My Thoughts and Summary:
*I was voluntarily provided this review copy audiobook at no charge by the author, publisher and/or narrator. Though I purchased the ebook for my own enjoyment (before audio offered).

Payne is trapped by her curse in an open tower of a temple. When the aged mage that lives here with her leaves to find more magical items, a stranger appears claiming to be here to rescue her. The strange man knows of the curse that holds her here.

Farine wants nothing more than a unicorn, until she looks into it's eye as a mysterious User suggests she do. Farine saw the truth in it's eye, and now she sees the truth surrounding those she knows like a curse was put on her. The talk of war has come with the Elves, and the truth swims around her father when she sees him... There is trouble coming.

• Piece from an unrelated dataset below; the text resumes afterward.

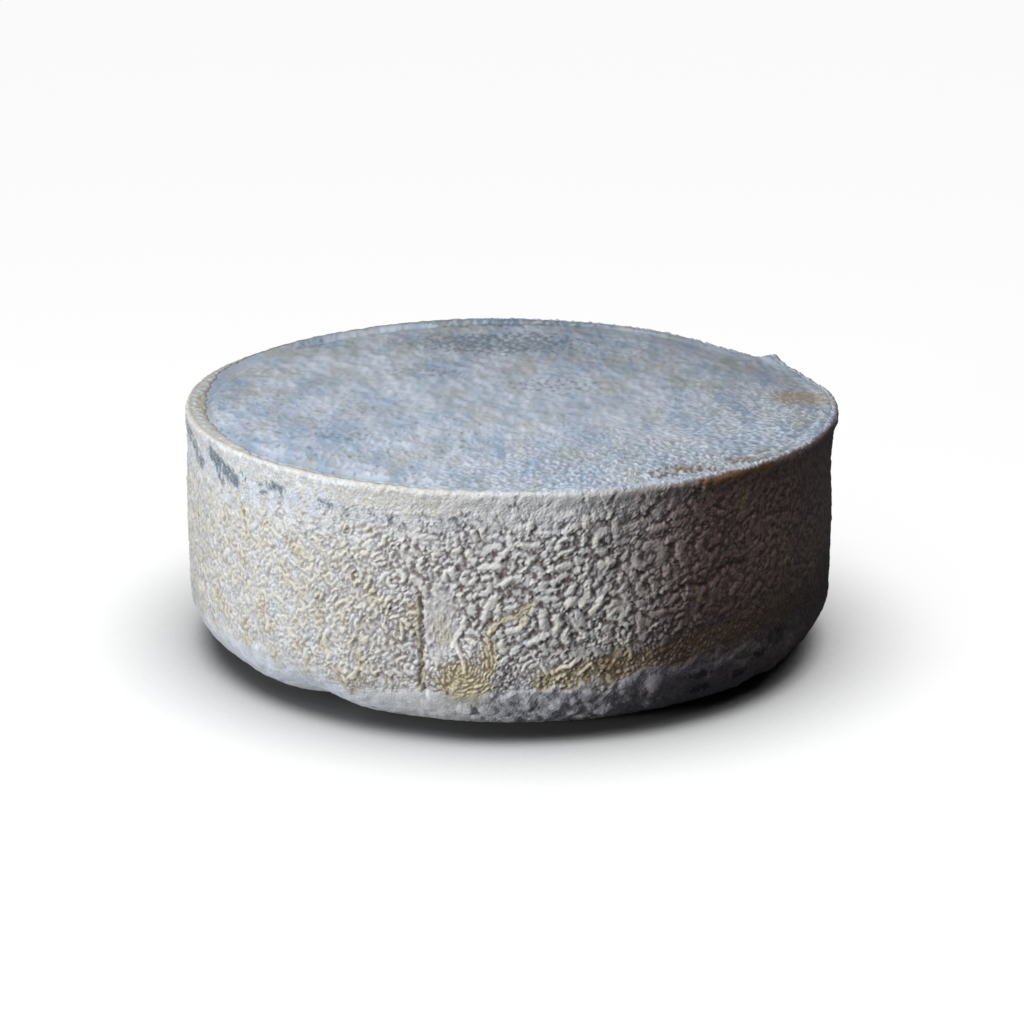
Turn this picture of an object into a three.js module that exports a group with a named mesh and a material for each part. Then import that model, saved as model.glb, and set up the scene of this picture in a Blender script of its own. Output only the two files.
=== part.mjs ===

Lisa is a new narrator for me. I had thought I had listened to one story with her voicing, but I hadn't. The one thing I noticed at the beginning is the chapters were divided between two characters, Payne and Farine. In print it's easy to differentiate when it switches. In audio, it's a bit harder. This goes for all books. Is it possible to over enunciate? I felt some of the words were overly pronounced to make sure all comes across clear. Lisa's audio is clean and clear as you go through the story.

These books are listed as stand-alone's within the same world/series. I've read the first book but not the second. Did it affect me with the book? You can read them as stand-alones. This book, though, has some pieces that's nice to know about before going in so you don't feel completely lost on what pockets are and the magic here.

In listening to the beginning I feel like there is a disconnect with some information I don't have. Yet at the same time it made me curious to find that information and answers to questions that arise to what I'm learning. These pieces that I wasn't 100% sure of fit because of the style of the story. This was mostly in the parts with Payne's POV, there is a reason for this. She doesn't remember anything before she was in the ruin of a temple she stays at. Farine's sections are more informative and helps with some of the gaps, though a few more details we can connect to what Payne's seeing would have been nice.

I spent the book trying to put together a time frame in my mind. The time frame I was trying to work out, doesn't exist. I was trying to match the sections of Payne and Farine to each other. They don't fit in in the thinking I originally had. Then when I accepted that wasn't going to happen, I relaxed into the story. I came upon a section that was an ah-ha moment where I thought things would go a certain way, and it explained why I couldn't put the time frames together. (When you get there you'll understand too. I don't want to give it away as it feels like a big movement in the book.)

It all comes together in the end. I felt like so much was here! At the ending, last about two hours, I didn't want to do anything else but listen to all the information and details of how things worked out.

We do get the story of the war that broke the land. The magic that was used and why, is explained here. Very interesting.

The beginning can be confusing. There are pieces of the world that are mentioned but you don't know what they are, yet. If you hold out and let the story wash over you, taking it all in, you will get your answers and love the ending for it. It's difficult if you try to piece Payne and Farine's time frames together as though they are happening at the same time. They aren't.

I enjoy Frances's writings. I've read a few of her books. She has a way of leaving a feeling that answers the questions. This book feels as though it's missing information though, to give a better feel of the world, the pockets, and why it's broken by magic.

****If you found my thoughts helpful, please click Yes at Amazon and/or Audible. Thank you!


Carole Rae said...

I love books like these

LilyElement said...

Hmm I think if I read this one it would be in ebook format. I think I'd get confused on the different POVs

Melliane said...

yes it looks a bit complicated at first to understand everything but it sounds interesting

Melissa (Books and Things) said...

I don't mind missing information if it is for a reason. Oh you have me curious about this one. Sounds unique.